According to the C standard, if a program defines or declares a reserved identifier, the behavior is undefined. One category of reserved identifiers is identifiers with external linkage defined in the C standard library.
For example of a program with undefined behavior, consider the following: file1.c defines a variable named time
with external linkage, which conflicts with the time
function from the standard library, declared in time.h.
file1.c:
int time;
int foo( void )
{
return time;
}
file2.c:
#include <time.h>
#include <stdio.h>
extern int foo( void );
int main( void )
{
foo();
printf( "current time = %ld\n", time( NULL ) );
return 0;
}
When the program is compiled and run, a seg fault occurs, because the time
symbol referenced in file2.c gets linked to the time
variable from file1.c, rather than the function in the C library.

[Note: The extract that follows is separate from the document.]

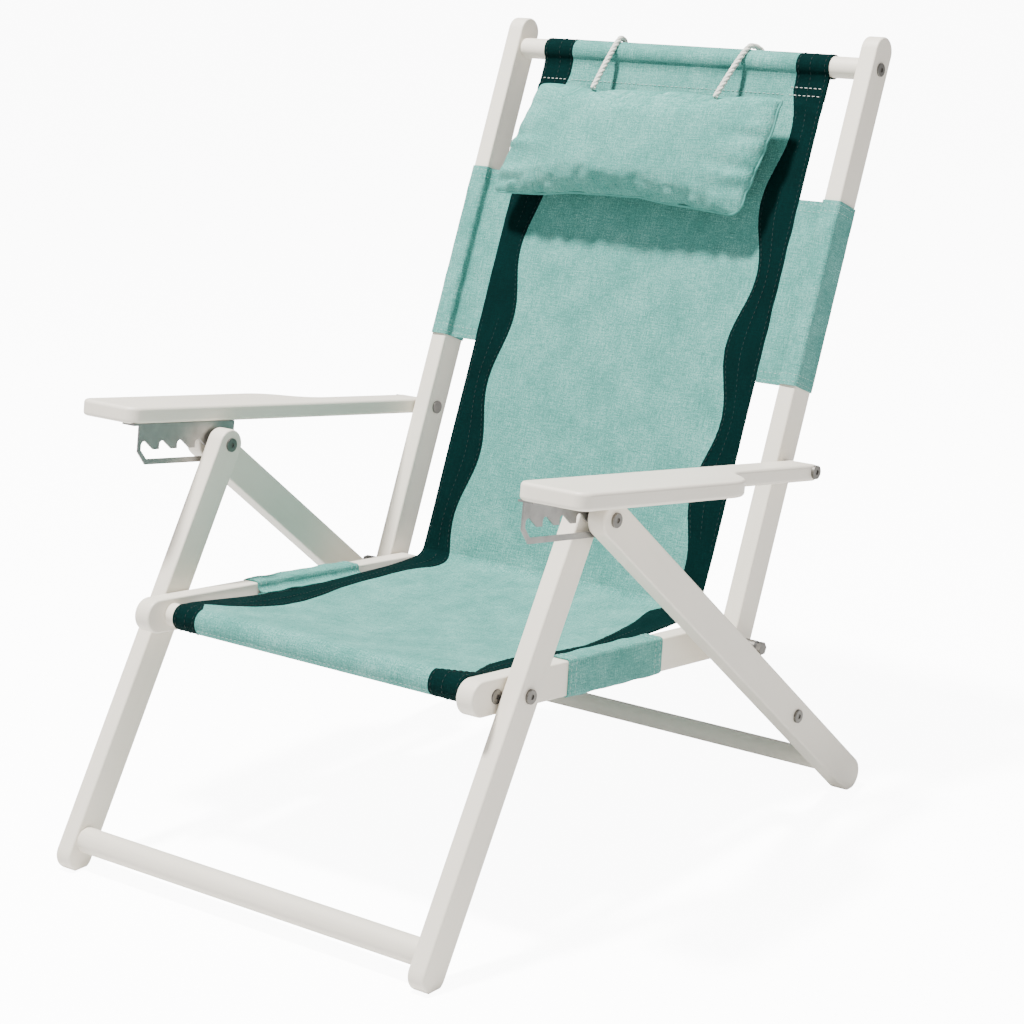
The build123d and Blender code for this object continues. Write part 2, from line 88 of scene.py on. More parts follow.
# Dark bands: the waves of their inner edges on the back, and their widths on the seat
BAND_PERIOD = 0.165
BAND_CREST = 0.400
BAND_END = 0.612
BAND_MIDDLE_RIGHT, BAND_SWING_RIGHT = 0.158, 0.0085
BAND_MIDDLE_LEFT, BAND_SWING_LEFT = 0.157, 0.0075
BAND_RAISE = 0.0004
SEAT_BAND_AT = (-0.369, -0.363, -0.350, -0.330, -0.300, -0.265, -0.230, -0.190, -0.150, -0.110, -0.060, 0.0)
SEAT_BAND_RIGHT = (0.041, 0.006, 0.009, 0.018, 0.030, 0.036, 0.034, 0.026, 0.022, 0.027, 0.034, 0.044)
SEAT_BAND_LEFT = (0.033, 0.007, 0.014, 0.030, 0.044, 0.050, 0.048, 0.040, 0.030, 0.026, 0.028, 0.044)

# Sleeves on the seat rails (Y of their ends) and flaps on the back rails (distances)
SLEEVE_Y = {"right": (-0.150, 0.010), "left": (-0.135, 0.030)}
FLAP_FROM = 0.283
FLAP_TO = 0.490
SEAT_RAIL_DEPTH = 0.0365
BACK_RAIL_DEPTH = 0.034
WRAP_SKIN = 0.0014
WRAP_CANVAS = 0.0012
WRAP_CORNER = 0.003
WRAP_STEP = 0.004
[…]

$ gcc -c -o file1.o file1.c
$ gcc -c -o file2.o file2.c
$ gcc -o test file1.o file2.o
$ ./test
Segmentation fault (core dumped)
I'm wondering if there is any way for GCC to detect the usage of conflicting, reserved identifiers in user code, at compile or link time. Here's my motivation: I'm working on an application where users can write C extensions to the application, which get compiled and linked to the rest of the application. If the user's C code uses reserved identifiers like the example above, the resulting program can fail in hard-to-predict ways.
One solution which comes to mind is to run something like nm
on the user's object files, and compare the defined symbols against a list of reserved identifiers from the C library. However, I am hoping to find something in GCC which can detect the issue. Does anyone know if that is possible, or have any suggestions?